--- Data lines ---

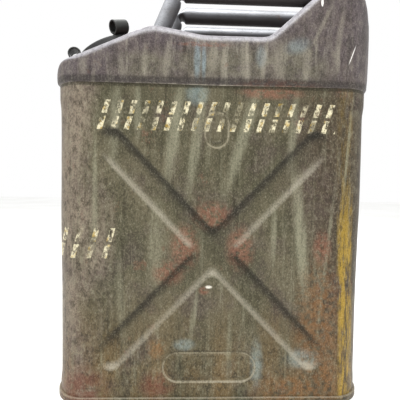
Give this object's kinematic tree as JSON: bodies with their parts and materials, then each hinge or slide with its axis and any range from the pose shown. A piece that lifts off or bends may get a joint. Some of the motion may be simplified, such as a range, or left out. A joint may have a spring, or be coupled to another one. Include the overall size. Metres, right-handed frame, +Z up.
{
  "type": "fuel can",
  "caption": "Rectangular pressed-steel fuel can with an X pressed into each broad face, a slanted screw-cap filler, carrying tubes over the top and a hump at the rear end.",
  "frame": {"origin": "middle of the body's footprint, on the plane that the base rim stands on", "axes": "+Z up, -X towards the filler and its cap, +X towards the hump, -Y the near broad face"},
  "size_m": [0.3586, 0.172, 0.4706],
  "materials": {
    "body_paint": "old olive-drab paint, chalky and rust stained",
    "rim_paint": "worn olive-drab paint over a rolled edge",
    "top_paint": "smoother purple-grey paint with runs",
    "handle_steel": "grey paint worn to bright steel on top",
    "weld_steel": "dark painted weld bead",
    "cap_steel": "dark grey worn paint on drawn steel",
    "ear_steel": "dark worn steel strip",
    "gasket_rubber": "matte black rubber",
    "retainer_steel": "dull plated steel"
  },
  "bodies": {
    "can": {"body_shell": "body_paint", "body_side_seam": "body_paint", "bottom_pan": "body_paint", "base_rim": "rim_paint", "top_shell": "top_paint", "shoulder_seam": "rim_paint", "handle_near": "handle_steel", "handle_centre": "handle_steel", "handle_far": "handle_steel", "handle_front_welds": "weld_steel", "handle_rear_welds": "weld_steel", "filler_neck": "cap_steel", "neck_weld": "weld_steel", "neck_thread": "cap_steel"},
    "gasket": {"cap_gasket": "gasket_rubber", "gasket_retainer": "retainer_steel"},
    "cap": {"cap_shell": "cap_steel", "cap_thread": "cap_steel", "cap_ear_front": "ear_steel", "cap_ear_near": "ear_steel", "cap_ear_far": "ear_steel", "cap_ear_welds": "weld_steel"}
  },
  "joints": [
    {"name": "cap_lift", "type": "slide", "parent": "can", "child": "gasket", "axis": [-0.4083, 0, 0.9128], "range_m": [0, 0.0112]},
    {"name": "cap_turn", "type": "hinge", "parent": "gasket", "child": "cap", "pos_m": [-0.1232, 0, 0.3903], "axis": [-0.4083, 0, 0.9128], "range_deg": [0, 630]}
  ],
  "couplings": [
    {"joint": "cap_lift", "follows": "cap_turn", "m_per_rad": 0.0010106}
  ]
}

---
--- Data lines ---

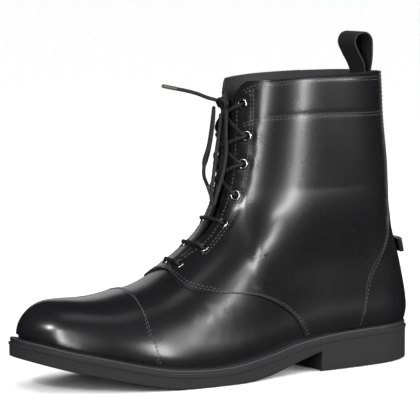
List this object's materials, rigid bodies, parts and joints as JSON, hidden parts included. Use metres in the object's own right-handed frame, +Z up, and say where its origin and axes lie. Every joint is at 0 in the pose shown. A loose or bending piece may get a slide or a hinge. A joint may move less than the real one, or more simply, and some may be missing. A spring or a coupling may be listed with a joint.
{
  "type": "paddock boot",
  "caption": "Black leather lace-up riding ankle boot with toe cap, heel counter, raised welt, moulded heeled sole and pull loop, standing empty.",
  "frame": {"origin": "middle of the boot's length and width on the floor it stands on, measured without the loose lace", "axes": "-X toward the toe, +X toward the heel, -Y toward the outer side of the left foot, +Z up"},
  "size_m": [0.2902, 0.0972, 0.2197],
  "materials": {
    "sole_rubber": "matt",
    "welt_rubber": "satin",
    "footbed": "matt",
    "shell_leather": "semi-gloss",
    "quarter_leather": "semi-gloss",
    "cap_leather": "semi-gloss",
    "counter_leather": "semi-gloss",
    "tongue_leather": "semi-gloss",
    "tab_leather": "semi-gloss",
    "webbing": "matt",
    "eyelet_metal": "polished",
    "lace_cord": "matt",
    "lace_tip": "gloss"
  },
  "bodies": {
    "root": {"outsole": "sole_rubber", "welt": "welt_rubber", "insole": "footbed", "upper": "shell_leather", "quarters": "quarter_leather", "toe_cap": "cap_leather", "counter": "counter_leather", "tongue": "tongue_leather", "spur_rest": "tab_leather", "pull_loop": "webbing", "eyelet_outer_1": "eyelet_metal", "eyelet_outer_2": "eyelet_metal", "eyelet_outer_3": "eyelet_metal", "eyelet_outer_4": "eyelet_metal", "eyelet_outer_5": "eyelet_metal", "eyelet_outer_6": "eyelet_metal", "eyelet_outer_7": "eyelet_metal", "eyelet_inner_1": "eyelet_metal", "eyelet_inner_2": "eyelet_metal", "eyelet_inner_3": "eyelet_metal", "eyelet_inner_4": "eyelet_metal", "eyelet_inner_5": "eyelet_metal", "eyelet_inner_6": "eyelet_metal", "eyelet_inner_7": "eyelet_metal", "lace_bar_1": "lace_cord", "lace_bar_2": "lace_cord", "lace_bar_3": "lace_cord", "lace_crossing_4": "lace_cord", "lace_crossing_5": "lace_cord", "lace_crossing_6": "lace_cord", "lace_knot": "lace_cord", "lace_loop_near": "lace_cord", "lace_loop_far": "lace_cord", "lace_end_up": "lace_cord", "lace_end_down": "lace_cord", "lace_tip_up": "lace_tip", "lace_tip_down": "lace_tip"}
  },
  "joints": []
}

---
--- Data lines ---

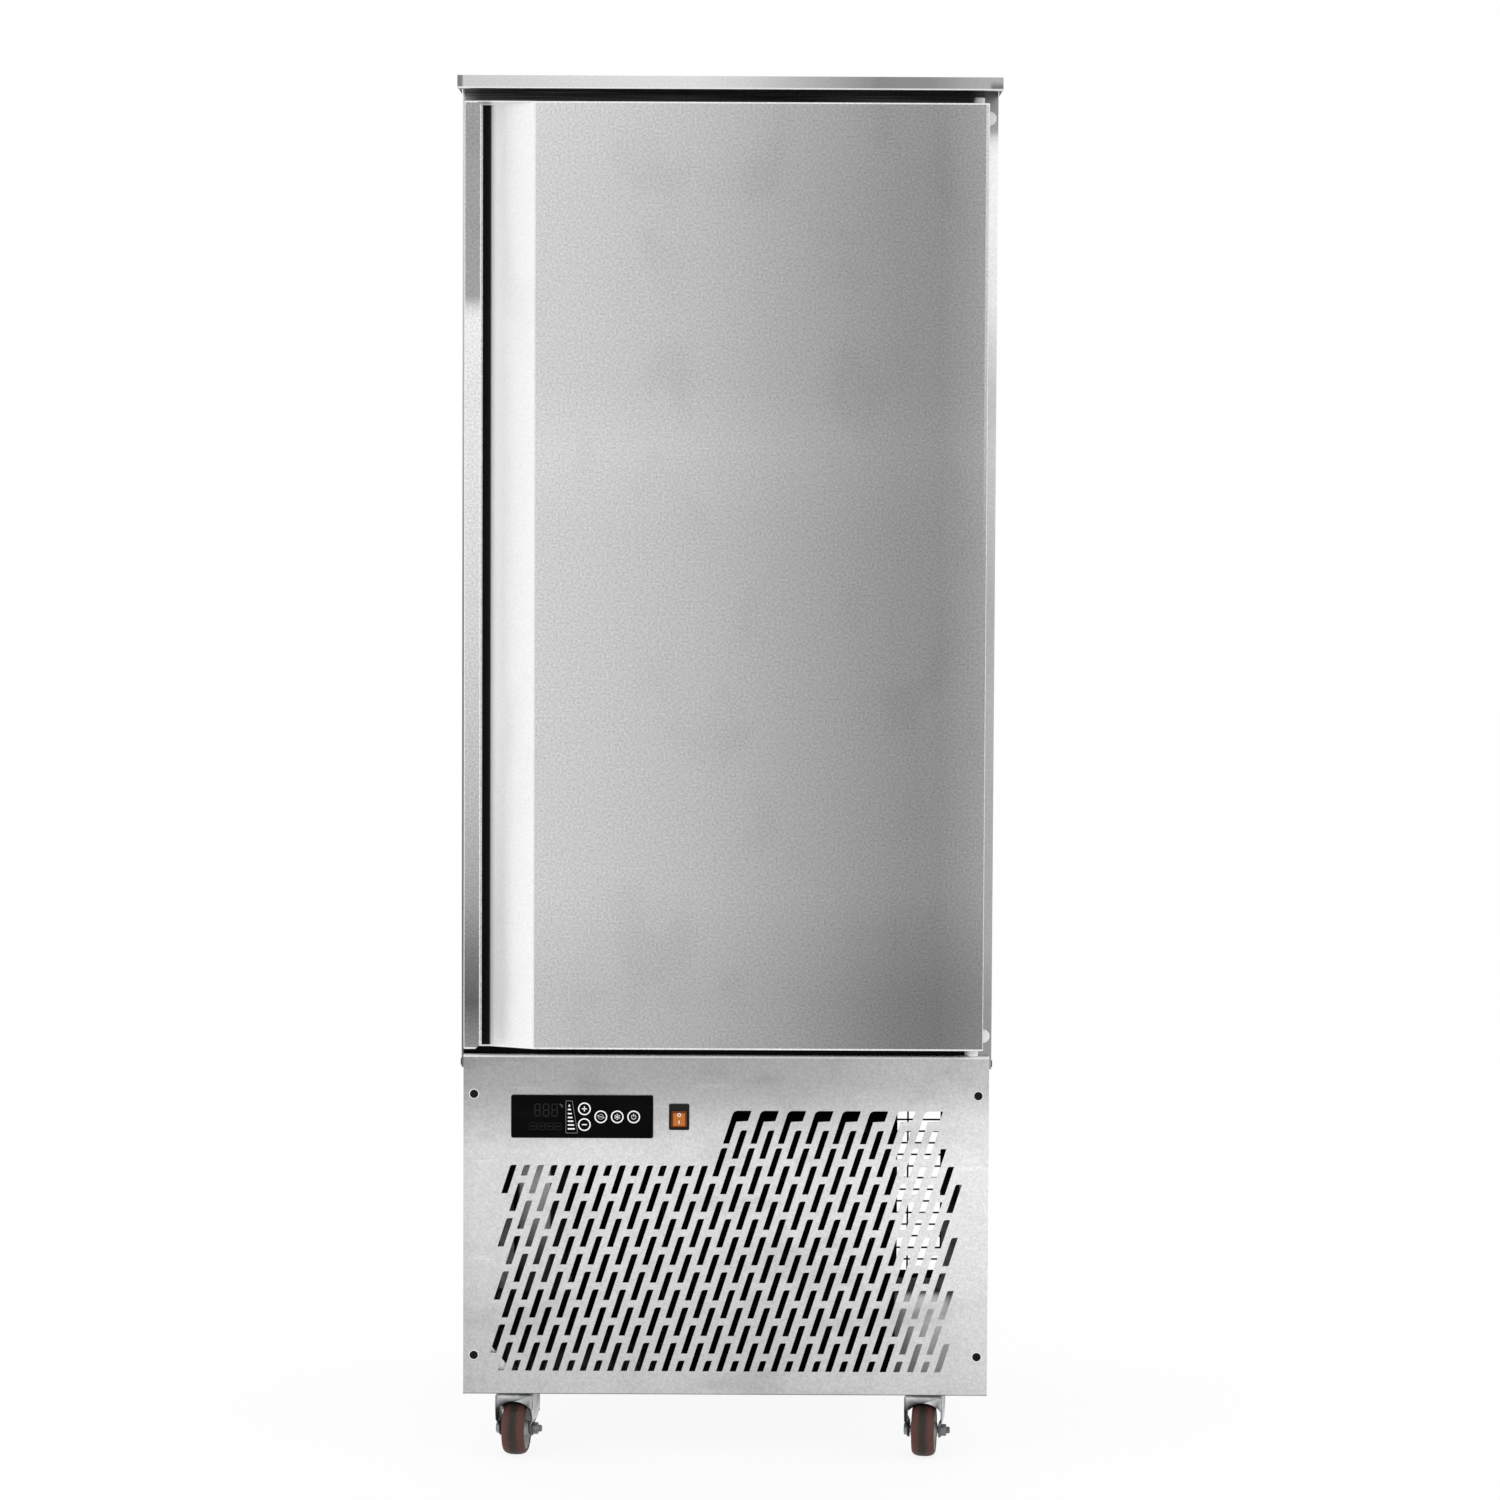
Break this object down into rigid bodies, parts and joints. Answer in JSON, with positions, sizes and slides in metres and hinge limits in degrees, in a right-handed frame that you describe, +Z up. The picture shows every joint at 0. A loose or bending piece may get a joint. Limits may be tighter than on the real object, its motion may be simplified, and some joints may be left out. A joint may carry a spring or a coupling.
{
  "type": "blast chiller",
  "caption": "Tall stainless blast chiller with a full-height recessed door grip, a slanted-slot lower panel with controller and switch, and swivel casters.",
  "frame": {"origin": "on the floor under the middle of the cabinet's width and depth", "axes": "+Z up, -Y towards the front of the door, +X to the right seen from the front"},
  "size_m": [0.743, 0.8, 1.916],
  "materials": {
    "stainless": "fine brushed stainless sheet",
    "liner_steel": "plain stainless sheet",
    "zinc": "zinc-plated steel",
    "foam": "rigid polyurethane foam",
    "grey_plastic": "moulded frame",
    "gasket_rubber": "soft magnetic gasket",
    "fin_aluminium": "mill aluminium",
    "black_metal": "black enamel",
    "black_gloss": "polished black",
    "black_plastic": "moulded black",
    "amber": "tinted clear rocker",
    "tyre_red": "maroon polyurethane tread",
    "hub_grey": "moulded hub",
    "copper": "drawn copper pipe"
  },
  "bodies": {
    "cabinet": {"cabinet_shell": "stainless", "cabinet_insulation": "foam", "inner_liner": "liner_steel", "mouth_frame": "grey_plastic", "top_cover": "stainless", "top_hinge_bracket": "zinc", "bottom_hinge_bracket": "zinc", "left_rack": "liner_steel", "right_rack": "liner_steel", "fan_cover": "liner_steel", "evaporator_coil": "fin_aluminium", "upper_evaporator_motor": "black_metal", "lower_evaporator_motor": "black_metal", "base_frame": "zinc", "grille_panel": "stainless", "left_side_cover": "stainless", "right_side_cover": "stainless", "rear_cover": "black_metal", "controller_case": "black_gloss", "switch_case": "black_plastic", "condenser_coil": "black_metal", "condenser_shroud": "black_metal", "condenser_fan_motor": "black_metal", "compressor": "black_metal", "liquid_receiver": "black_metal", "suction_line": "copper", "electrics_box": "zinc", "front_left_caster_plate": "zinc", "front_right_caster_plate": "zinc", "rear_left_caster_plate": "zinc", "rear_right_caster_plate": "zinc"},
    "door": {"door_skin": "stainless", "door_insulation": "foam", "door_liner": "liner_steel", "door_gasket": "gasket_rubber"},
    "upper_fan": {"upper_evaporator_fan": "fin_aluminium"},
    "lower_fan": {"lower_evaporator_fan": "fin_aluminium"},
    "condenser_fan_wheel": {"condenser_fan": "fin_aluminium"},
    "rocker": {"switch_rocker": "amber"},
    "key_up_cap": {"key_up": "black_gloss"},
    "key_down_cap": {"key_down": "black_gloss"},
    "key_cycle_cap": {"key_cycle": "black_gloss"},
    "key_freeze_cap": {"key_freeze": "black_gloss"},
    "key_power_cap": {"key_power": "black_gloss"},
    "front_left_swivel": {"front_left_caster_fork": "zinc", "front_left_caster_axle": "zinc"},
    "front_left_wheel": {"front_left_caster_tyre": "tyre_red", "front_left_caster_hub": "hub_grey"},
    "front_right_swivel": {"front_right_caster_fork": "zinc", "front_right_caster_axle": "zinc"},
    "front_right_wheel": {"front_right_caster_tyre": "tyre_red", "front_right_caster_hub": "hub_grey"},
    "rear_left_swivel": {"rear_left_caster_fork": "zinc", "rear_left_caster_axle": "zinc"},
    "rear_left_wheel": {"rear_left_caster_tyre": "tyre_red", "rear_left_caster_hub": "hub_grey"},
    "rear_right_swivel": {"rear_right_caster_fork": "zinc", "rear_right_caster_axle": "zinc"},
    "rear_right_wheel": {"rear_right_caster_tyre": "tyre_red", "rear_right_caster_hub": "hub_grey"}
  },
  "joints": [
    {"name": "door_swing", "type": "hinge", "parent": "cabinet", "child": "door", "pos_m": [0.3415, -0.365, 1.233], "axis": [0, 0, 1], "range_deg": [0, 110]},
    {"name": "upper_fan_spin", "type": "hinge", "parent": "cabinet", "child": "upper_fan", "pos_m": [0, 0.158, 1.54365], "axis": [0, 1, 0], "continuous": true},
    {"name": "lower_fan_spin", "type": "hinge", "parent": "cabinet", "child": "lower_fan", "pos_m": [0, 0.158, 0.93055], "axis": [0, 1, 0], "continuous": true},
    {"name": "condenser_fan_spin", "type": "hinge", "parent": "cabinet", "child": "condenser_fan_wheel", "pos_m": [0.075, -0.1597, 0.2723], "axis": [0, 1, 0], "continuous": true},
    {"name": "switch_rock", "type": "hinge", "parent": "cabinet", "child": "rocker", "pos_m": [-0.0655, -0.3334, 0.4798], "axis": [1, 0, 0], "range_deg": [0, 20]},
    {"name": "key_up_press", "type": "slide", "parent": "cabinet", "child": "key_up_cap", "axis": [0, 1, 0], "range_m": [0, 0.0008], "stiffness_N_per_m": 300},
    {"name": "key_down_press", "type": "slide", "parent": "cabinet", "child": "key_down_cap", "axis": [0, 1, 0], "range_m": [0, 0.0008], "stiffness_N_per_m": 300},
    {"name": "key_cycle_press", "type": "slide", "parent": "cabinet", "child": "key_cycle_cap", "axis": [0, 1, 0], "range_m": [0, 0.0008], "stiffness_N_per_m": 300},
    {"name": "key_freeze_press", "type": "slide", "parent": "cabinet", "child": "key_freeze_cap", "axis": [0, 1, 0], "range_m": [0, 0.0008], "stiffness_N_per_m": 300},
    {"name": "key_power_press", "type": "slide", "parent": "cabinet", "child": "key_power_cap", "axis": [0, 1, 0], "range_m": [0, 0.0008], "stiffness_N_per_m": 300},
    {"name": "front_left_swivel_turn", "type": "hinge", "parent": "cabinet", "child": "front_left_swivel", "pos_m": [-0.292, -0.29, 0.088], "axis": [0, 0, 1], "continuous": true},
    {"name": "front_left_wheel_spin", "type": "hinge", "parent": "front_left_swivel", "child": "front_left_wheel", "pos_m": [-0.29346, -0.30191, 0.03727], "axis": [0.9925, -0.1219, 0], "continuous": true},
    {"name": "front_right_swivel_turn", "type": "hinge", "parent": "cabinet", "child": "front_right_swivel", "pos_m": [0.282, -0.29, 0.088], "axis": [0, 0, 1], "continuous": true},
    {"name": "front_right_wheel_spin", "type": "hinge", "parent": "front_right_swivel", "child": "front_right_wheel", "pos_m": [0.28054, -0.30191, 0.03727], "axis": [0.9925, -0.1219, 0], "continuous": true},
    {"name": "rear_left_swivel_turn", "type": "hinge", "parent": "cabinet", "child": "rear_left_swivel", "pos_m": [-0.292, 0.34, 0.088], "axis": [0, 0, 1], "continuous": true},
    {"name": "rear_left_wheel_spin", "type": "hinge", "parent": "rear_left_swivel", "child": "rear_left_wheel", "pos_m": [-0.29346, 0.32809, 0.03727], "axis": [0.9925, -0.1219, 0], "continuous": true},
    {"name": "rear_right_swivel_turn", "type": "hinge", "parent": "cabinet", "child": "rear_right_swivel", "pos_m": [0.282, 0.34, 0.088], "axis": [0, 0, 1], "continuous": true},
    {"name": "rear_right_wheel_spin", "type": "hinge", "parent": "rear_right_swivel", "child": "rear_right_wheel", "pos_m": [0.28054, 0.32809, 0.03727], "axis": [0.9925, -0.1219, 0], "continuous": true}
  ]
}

---

[What you are asked to do]:
Filter the data, keeping only the lines that contain "into".

[Task solution]:
  "caption": "Rectangular pressed-steel fuel can with an X pressed into each broad face, a slanted screw-cap filler, carrying tubes over the top and a hump at the rear end.",
Break this object down into rigid bodies, parts and joints. Answer in JSON, with positions, sizes and slides in metres and hinge limits in degrees, in a right-handed frame that you describe, +Z up. The picture shows every joint at 0. A loose or bending piece may get a joint. Limits may be tighter than on the real object, its motion may be simplified, and some joints may be left out. A joint may carry a spring or a coupling.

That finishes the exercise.